Jalama Creek is a 11.3 mi westwards-flowing stream that begins in the western Santa Ynez Mountains and flows to Jalama Creek estuary and Jalama Beach County Park and the Pacific Ocean.

==History==
Jalama Creek and the historic Jalama station are derived from the Purisimeño Chumash village named "Xalam", meaning "bundle".

== Watershed and course==
The Jalama Creek watershed drains 24 sqmi of the western Santa Ynez Mountains. Flows in the upper reaches are seasonal, becoming perennial at the confluence with its Escondido Creek tributary about 3.6 mi from its creek mouth. Further downstream the next two tributaries are Gasper Creek and Espada Creek, after which it reaches the Jalama Creek estuary, and ultimately, the Pacific Ocean.

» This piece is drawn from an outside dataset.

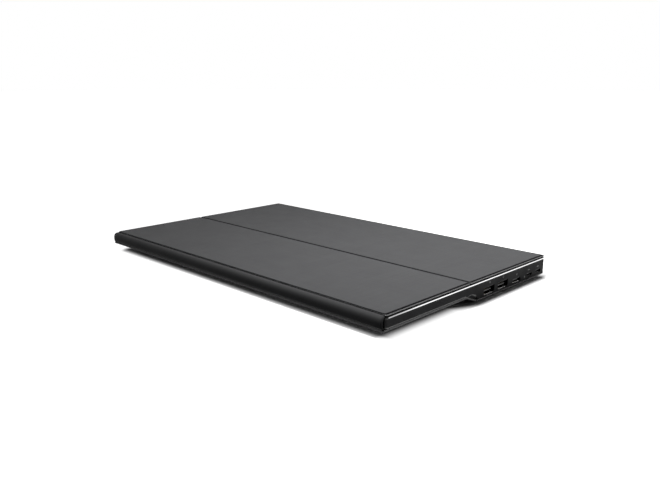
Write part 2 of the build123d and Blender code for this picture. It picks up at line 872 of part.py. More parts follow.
# Rubber feet, each bedded in its pocket
with BuildPart() as rubber_feet:
    with BuildSketch(Plane.XY):
        with Locations(*foot_places()):
            RectangleRounded(foot_length, foot_width, foot_width / 2 - 0.01)
    extrude(amount=z_under + foot_recess)
save(rubber_feet, "rubber_feet")

# Case screws: countersunk head and a long shank into the post of the front frame
head_radius = screw_head_radius - screw_seat_gap
head_height = (head_radius - screw_radius) / tan(radians(screw_sink_angle / 2))
with BuildPart() as case_screws:
    for x, y, z_outer in post_places():
        z_head = z_outer + screw_seat_gap
        with BuildSketch(Plane(origin=(x, y, 0), x_dir=(1, 0, 0), z_dir=(0, -1, 0))):
            with BuildLine():
                Polyline(
                    (0, z_head),
                    (head_radius, z_head),
                    (screw_radius, z_head + head_height),
                    (screw_radius, z_post_joint + screw_bite),
                    (0, z_post_joint + screw_bite),
                    close=True,
                )
            make_face()
        revolve(axis=Axis((x, y, 0), (0, 0, 1)))
save(case_screws, "case_screws")

# Short screws that hold the main board to its standoffs
with BuildPart() as board_screws:
    with BuildSketch(Plane.XY.offset(z_main)):
        with Locations(*main_screw_places()):
            Circle(screw_head_radius)
    extrude(amount=screw_head_height)
    with BuildSketch(Plane.XY.offset(z_main)):
        with Locations(*main_screw_places()):
            Circle(screw_radius)
    extrude(amount=z_under + shell_wall / 2 - z_main)
save(board_screws, "board_screws")

# Keeper magnets under the lip of the front frame, below those of the cover
magnet_centres = [(x, y_rear - magnet_from_rear) for x in magnet_places]
with BuildPart() as catch_magnets:
    with BuildSketch(Plane.XY.offset(z_lip)):
        with Locations(*magnet_centres):
            Rectangle(magnet_length, catch_magnet_width)
    extrude(amount=-catch_magnet_thickness)
save(catch_magnets, "catch_magnets")

# Back flap stuck under the thin half: adhesive sheet, stiff board, and skin round its edges
flap_side = x_side - flap_inset
ramp_lean = ramp_run / (z_thin - z_under)


def flap_slab(x_half, y_low, z_low, z_high, clearance):
    """A slab of the flap whose rear end leans like the ramp."""
    y_end = y_ramp_start - clearance
    with BuildPart() as slab:
        with BuildSketch(Plane.YZ):
            with BuildLine():
                Polyline(
                    (y_low, z_low),
                    (y_low, z_high),
                    (y_end + (z_thin - z_high) * ramp_lean, z_high),
                    (y_end + (z_thin - z_low) * ramp_lean, z_low),
                    close=True,
                )
            make_face()
        extrude(amount=x_half, both=True)
    return slab


z_tape = z_thin - flap_tape
flap_tape_sheet = flap_slab(
    flap_side - skin_thickness,
    y_flap + skin_thickness,
    z_tape,
    z_thin,
    flap_tape_clearance,
)
save(flap_tape_sheet, "flap_tape")
flap_board = flap_slab(
    flap_side - skin_thickness,
    y_flap + skin_thickness,
    z_flap + skin_thickness,
    z_tape,
    flap_ramp_clearance + skin_thickness,
)
save(flap_board, "flap_board")
flap_outside = flap_slab(flap_side, y_flap, z_flap, z_tape, flap_ramp_clearance)
with BuildPart() as flap_skin:
    add(flap_outside.part)
    fillet(flap_skin.edges().filter_by(Axis.X).group_by(Axis.Z)[0].sort_by(Axis.Y)[0], skin_rounding)
    add(flap_board.part, mode=Mode.SUBTRACT)
save(flap_skin, "flap_skin")


def spine_section(inset):
    """D-shaped section of the spine, hollowed for the rounded near wall and drawn in by the inset."""
    with BuildSketch(Plane.YZ) as section:
        with BuildLine():
            Polyline(
                (y_spine + inset, z_spine_foot + inset),
                (y_spine + inset, z_spine_top - inset),
                (y_groove, z_spine_top - inset),
                (y_groove, z_spine_foot + inset),
                close=True,
            )
        make_face()
        fillet(section.vertices().group_by(Axis.X)[0].sort_by(Axis.Y)[0], spine_foot_radius - inset)
        fillet(section.vertices().group_by(Axis.X)[0].sort_by(Axis.Y)[-1], spine_radius - inset)
        with BuildSketch(mode=Mode.PRIVATE) as hollow:
            with BuildLine():
                Polyline(
                    (y_front - spine_gap, z_spine_foot + spine_sole),
                    (y_front - spine_gap, z_spine_top - spine_lip),
                    (y_front + 2 * front_radius, z_spine_top - spine_lip),
                    (y_front + 2 * front_radius, z_spine_foot + spine_sole),
                    close=True,
                )
            make_face()
            fillet(hollow.vertices().group_by(Axis.X)[0], front_radius)
        add(hollow.sketch, mode=Mode.SUBTRACT)
        with BuildSketch(mode=Mode.PRIVATE) as foot_cut:
            with Locations((y_front - spine_foot_clearance, z_thin)):
                Rectangle(2 * front_radius, 2 * front_radius, align=(Align.MIN, Align.CENTER))
        add(foot_cut.sketch, mode=Mode.SUBTRACT)
    return section.sketch_local


# Spine: a formed core inside a leather-look skin that also covers both ends
spine_side = x_side - spine_length_inset
with BuildPart() as spine_core:
    with BuildSketch(Plane.YZ):
        add(spine_section(spine_skin_thickness))
    extrude(amount=spine_side - spine_skin_thickness, both=True)
save(spine_core, "spine_core")
with BuildPart() as spine_skin:
    with BuildSketch(Plane.YZ):
        add(spine_section(0))
    extrude(amount=spine_side, both=True)
    add(spine_core.part, mode=Mode.SUBTRACT)
save(spine_skin, "spine_skin")

# Base strip: the flap's sheet carried on under the spine, where its edge shows as a light line
y_base = y_spine + base_inset
y_base_end = y_flap - fold_width
with BuildPart() as spine_base:
    with BuildSketch(Plane.XY.offset(z_flap)):
        with Locations((0, (y_base + y_base_end) / 2)):
            Rectangle(2 * spine_side, y_base_end - y_base)
    extrude(amount=z_spine_foot - z_flap)
save(spine_base, "spine_base")


def panel_outline(width, y_low, y_high, rounded_end, radius):
    """Outline of a cover panel with the two corners of one end rounded: 0 is the near end, -1 the far end."""
    with BuildSketch(mode=Mode.PRIVATE) as outline:
        with Locations((0, (y_low + y_high) / 2)):
            Rectangle(width, y_high - y_low)
        fillet(outline.vertices().group_by(Axis.Y)[rounded_end], radius)
    return outline.sketch


def cover_panel(name, y_low, y_high, y_rim, rounded_end, magnets):
    """One stiff panel of the front cover: board, skin with its pressed rim, and lining."""
    field_width = body_width - 2 * rim_side
    board_outline = panel_outline(
        field_width - 2 * skin_thickness,
        y_low + skin_thickness,
        y_high - skin_thickness,
        rounded_end,
        panel_corner - skin_thickness,
    )
    field_outline = panel_outline(field_width, y_low, y_high, rounded_end, panel_corner)
    rim_outline = panel_outline(body_width, y_low, y_rim, rounded_end, panel_corner)
    with BuildPart() as board:
        with BuildSketch(Plane.XY.offset(z_board)):
            add(board_outline)
        extrude(amount=board_thickness)
        if magnets:
            with BuildSketch(Plane.XY.offset(z_board)):
                with Locations(*magnets):
                    Rectangle(magnet_length, magnet_width)
            extrude(amount=magnet_thickness, mode=Mode.SUBTRACT)
    save(board, name + "_board")
    with BuildPart() as skin:
        with BuildSketch(Plane.XY.offset(z_board)):
            add(rim_outline)
        extrude(amount=z_rim - z_board)
        with BuildSketch(Plane.XY.offset(z_board)):
            add(field_outline)
        extrude(amount=z_field - z_board)
        fillet(skin.faces().sort_by(Axis.Z)[-1].edges(), skin_rounding)
        with BuildSketch(Plane.XY.offset(z_board)):
            add(board_outline)
        extrude(amount=board_thickness, mode=Mode.SUBTRACT)
    save(skin, name + "_skin")
    with BuildPart() as lining:
        with BuildSketch(Plane.XY.offset(z_cover)):
            add(rim_outline)
        extrude(amount=lining_thickness)
    save(lining, name + "_lining")


cover_panel("near_panel", y_panel, y_near_panel_end, y_near_panel_end, 0, [])
cover_panel("far_panel", y_far_panel_start, y_field_end, y_rear, -1, magnet_centres)
with BuildPart() as cover_magnets:
    with BuildSketch(Plane.XY.offset(z_board)):
        with Locations(*magnet_centres):
            Rectangle(magnet_length, magnet_width)
    extrude(amount=magnet_thickness)
save(cover_magnets, "cover_magnets")


def valley_web(name, y_axis, z_axis, width, valley):
    """A strip of soft skin between two stiff pieces, with a round valley along the fold."""
    with BuildPart() as web:
        with BuildSketch(Plane.YZ):
            with Locations((y_axis, (z_cover + z_axis) / 2)):
                Rectangle(width, z_axis - z_cover)
            with Locations((y_axis, z_axis)):
                Circle(valley, mode=Mode.SUBTRACT)
        extrude(amount=x_side - web_inset, both=True)
    save(web, name)


# Soft hinges: crease between the panels, groove beside the spine, and fold between base strip and flap
valley_web("crease_web", y_crease_hinge, z_crease_hinge, crease_width, crease_valley)
valley_web("groove_web", y_cover_hinge, z_cover_hinge, groove_width, groove_valley)
with BuildPart() as spine_web:
    with BuildSketch(Plane.XY.offset(z_flap)):
        with Locations((0, y_flap - fold_width / 2)):
            Rectangle(2 * spine_side, fold_width)
    extrude(amount=fold_thickness)
save(spine_web, "spine_web")
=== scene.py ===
import math

import bmesh
import bpy
from mathutils import Matrix, Vector, noise


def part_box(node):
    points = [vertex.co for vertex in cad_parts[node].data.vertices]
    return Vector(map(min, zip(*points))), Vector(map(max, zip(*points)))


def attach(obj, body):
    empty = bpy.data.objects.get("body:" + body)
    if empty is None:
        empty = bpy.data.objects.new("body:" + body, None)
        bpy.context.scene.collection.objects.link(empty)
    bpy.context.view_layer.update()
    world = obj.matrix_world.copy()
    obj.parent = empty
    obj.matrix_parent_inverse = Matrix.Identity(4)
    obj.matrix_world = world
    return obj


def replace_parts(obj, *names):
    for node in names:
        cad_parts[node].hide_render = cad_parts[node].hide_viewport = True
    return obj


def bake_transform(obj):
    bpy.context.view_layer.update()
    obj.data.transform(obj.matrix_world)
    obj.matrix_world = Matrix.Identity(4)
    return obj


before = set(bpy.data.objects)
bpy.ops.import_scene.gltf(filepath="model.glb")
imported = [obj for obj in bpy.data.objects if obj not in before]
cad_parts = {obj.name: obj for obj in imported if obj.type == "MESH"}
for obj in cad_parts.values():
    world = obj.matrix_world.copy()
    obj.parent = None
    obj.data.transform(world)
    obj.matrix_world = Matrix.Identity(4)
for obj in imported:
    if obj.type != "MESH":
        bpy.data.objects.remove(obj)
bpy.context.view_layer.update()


# Camera: it stands off the socket end of the spine, a little above the cover, and looks across the panels.
def placed(name, data):
    """A new object in the scene that holds the data."""
    item = bpy.data.objects.new(name, data)
    bpy.context.scene.collection.objects.link(item)
    return item


camera_data = bpy.data.cameras.new("camera")
camera_data.lens = 37.43
camera_data.sensor_width = 36.0
camera = placed("camera", camera_data)
camera_right = Vector((0.71424, 0.69990, 0.0))
camera_down = Vector((0.17303, -0.17657, -0.96896))
camera_forward = Vector((-0.67817, 0.69207, -0.24722))
camera_turn = Matrix((camera_right, -camera_down, -camera_forward)).transposed()
camera.matrix_world = Matrix.Translation((0.41138, -0.40109, 0.15892)) @ camera_turn.to_4x4()
bpy.context.scene.camera = camera
bpy.context.scene.view_settings.view_transform = "Standard"


# Studio: white surroundings, a wide soft light from high above the spine, a round lamp beside it that fades
# towards the far end of the spine, and a white table that keeps the contact shadow.
def wire(source, target):
    """Links an output to an input of the same tree."""
    source.id_data.links.new(source, target)


def add_node(tree, kind, feeds={}, **settings):
    """A node with its settings. feeds gives inputs a value each, or another node's output."""
    node = tree.nodes.new(kind)
    for setting, value in settings.items():
        setattr(node, setting, value)
    for label, value in feeds.items():
        if isinstance(value, bpy.types.NodeSocket):
            wire(value, node.inputs[label])
        else:
            node.inputs[label].default_value = value
    return node


def maths(operation, *values, kind="ShaderNodeMath"):
    """The result of a sum on values, each a number or another node's output."""
    tree = next(value.id_data for value in values if isinstance(value, bpy.types.NodeSocket))
    return add_node(tree, kind, dict(enumerate(values)), operation=operation).outputs[0]


def vector_maths(operation, *values):
    """The result of a sum on vectors, each a tuple or another node's output."""
    return maths(operation, *values, kind="ShaderNodeVectorMath")


def mapped(value, start, end, low=0.0, high=1.0, **settings):
    """A value carried from one range to another, and held at its ends."""
    feeds = {"Value": value, "From Min": start, "From Max": end, "To Min": low, "To Max": high}
    return add_node(value.id_data, "ShaderNodeMapRange", feeds, **settings).outputs["Result"]


def axes(vector):
    """The three parts of a vector."""
    return add_node(vector.id_data, "ShaderNodeSeparateXYZ", {0: vector}).outputs


def object_place(tree):
    """Object coordinates."""
    return add_node(tree, "ShaderNodeTexCoord").outputs["Object"]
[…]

== Ecology and conservation==
Jalama Creek and its estuary are home to federally endangered Southern California steelhead trout (Oncorhynchus mykiss). In 2017, The Nature Conservancy purchased 24,329 acres of land in the area, now renamed the Jack and Laura Dangermond Preserve, which covers 97% of the Jalama Creek watershed. Over 100 studies of the areas biology and ecology are underway. The Nature Conservancy removed two dams on lower Jalama Creek, restoring access for steelhead trout to 12.3 mi of the stream.